The problem is that these legitimacy claims are founded on fictions. There is no quality of royal-ness to blood, and there is no God to choose rulers. In a democracy, the Schelling point for democracy is a real thing that is easily verifiable: the popular vote.

Everybody agrees who the correct leader is, because everybody can just look at the election results. And if somebody disagrees on who the correct leader is, then they have a clear action to take: mobilize voters to change their mind by the next election.

Thus democracy plays the dual role of ending succession squabbles and providing a natural pressure valve for those dissatisfied with the current leader.

These differences in structure seem really significant. I think that I would want to break apart Ronfeldt’s Institution category and replace it with two social forms: the Hierarchy and the Democracy.

A Hierarchy would be a social structure in which there is a strict top-down system of authority, and where the population at large does not have a formal role in determining who makes it at the top.

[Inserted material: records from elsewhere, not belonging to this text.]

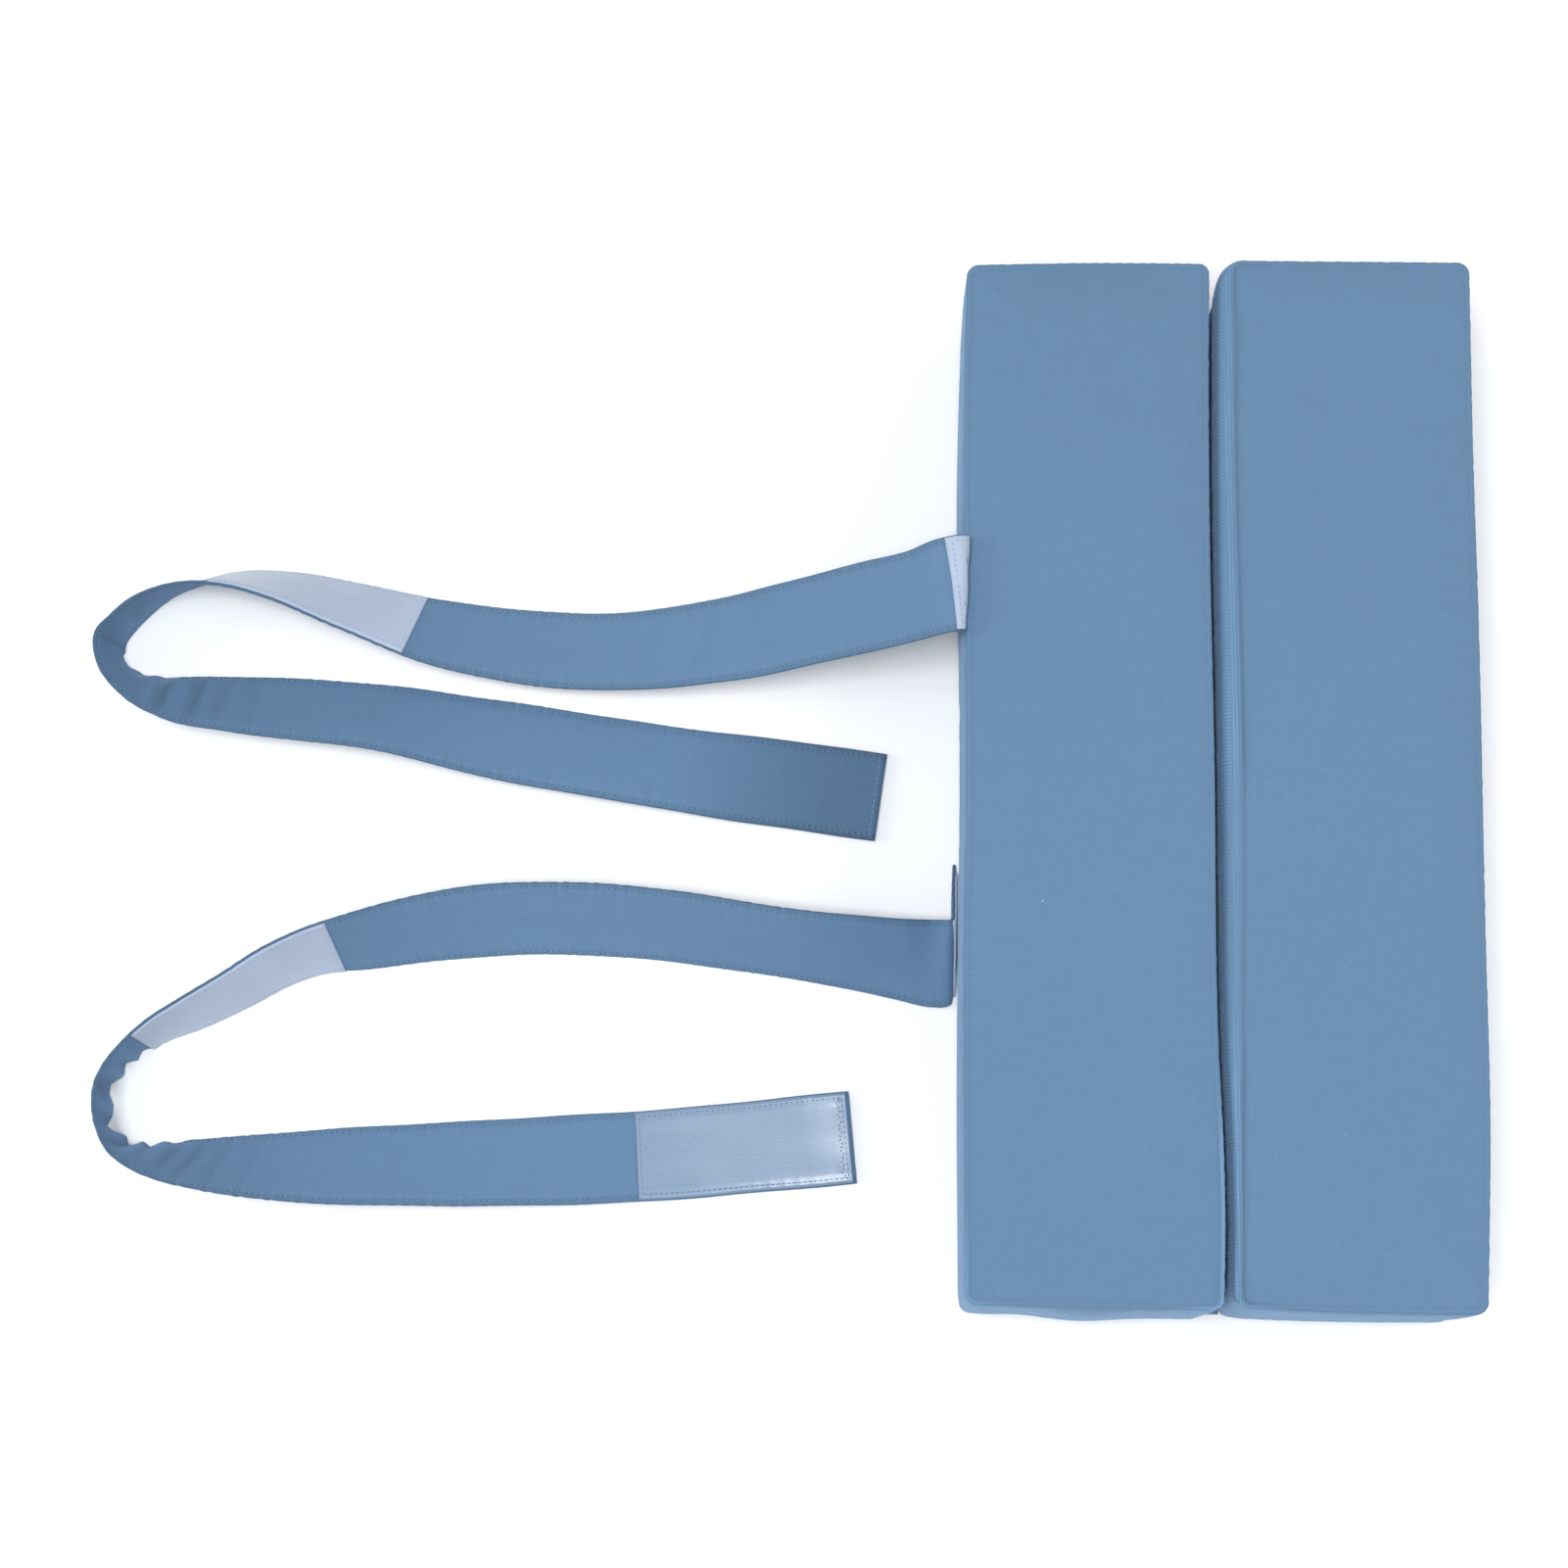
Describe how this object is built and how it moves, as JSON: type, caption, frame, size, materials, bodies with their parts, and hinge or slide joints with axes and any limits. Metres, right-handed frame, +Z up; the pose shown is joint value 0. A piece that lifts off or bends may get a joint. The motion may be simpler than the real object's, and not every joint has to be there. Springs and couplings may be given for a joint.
{
  "type": "knee pillow",
  "caption": "Knee pillow of two long foam blocks in cloth covers, joined by a cloth hinge, with two flat fastening straps that carry hook-and-loop patches.",
  "frame": {"origin": "on the floor under the middle of the whole object as it lies open", "axes": "+X away from the strap loops, across the blocks; +Y along the blocks to the back; +Z up"},
  "size_m": [0.6754, 0.5078, 0.1101],
  "materials": {
    "cover_cloth": "fine plain weave, matt",
    "strap_cloth": "fine plain weave, matt",
    "loop_tape": "brushed loop pile, matt",
    "hook_tape": "moulded hooks, satin"
  },
  "bodies": {
    "root": {"cushion_left": "cover_cloth", "cushion_right": "cover_cloth", "hinge_cloth": "cover_cloth", "strap_upper": "strap_cloth", "strap_lower": "strap_cloth", "root_patch_upper": "loop_tape", "middle_patch_upper": "loop_tape", "end_patch_upper": "hook_tape", "root_patch_lower": "loop_tape", "middle_patch_lower": "loop_tape", "end_patch_lower": "hook_tape"}
  },
  "joints": []
}
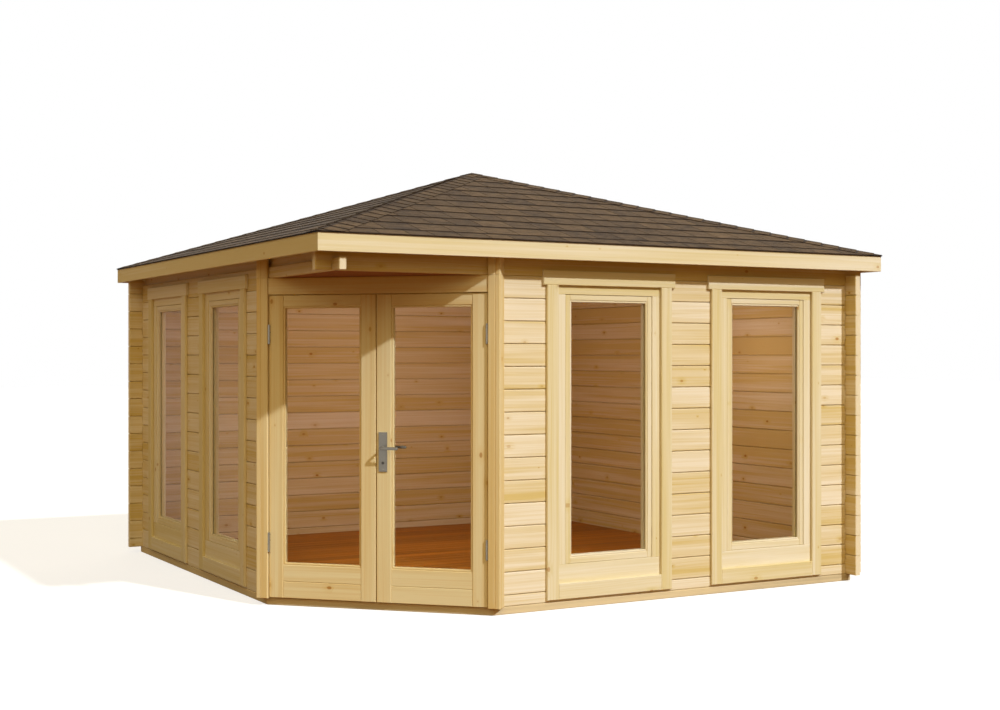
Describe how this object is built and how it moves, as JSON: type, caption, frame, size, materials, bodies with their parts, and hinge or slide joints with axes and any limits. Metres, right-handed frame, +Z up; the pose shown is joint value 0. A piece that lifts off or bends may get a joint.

A Democracy also has a top-down system of power, but now also has a formal mechanism for feedback from the population to the top levels of power (e.g. an election). (I’d like a word for this that does not have as political a connotation, but failed to think of any)

***

The TIMN framework naturally leads to a story of the gradual progress of humans in our joint project of perfecting civilization. At each stage in history, new social structures arise to fix the failings of the old, and in this way forward-progress is made.

Overall, I think that the framework offers a potentially useful way of assessing different political and economic systems, by looking at the ways in which they utilize the strengths of these four structures and how they fall victim to the weaknesses.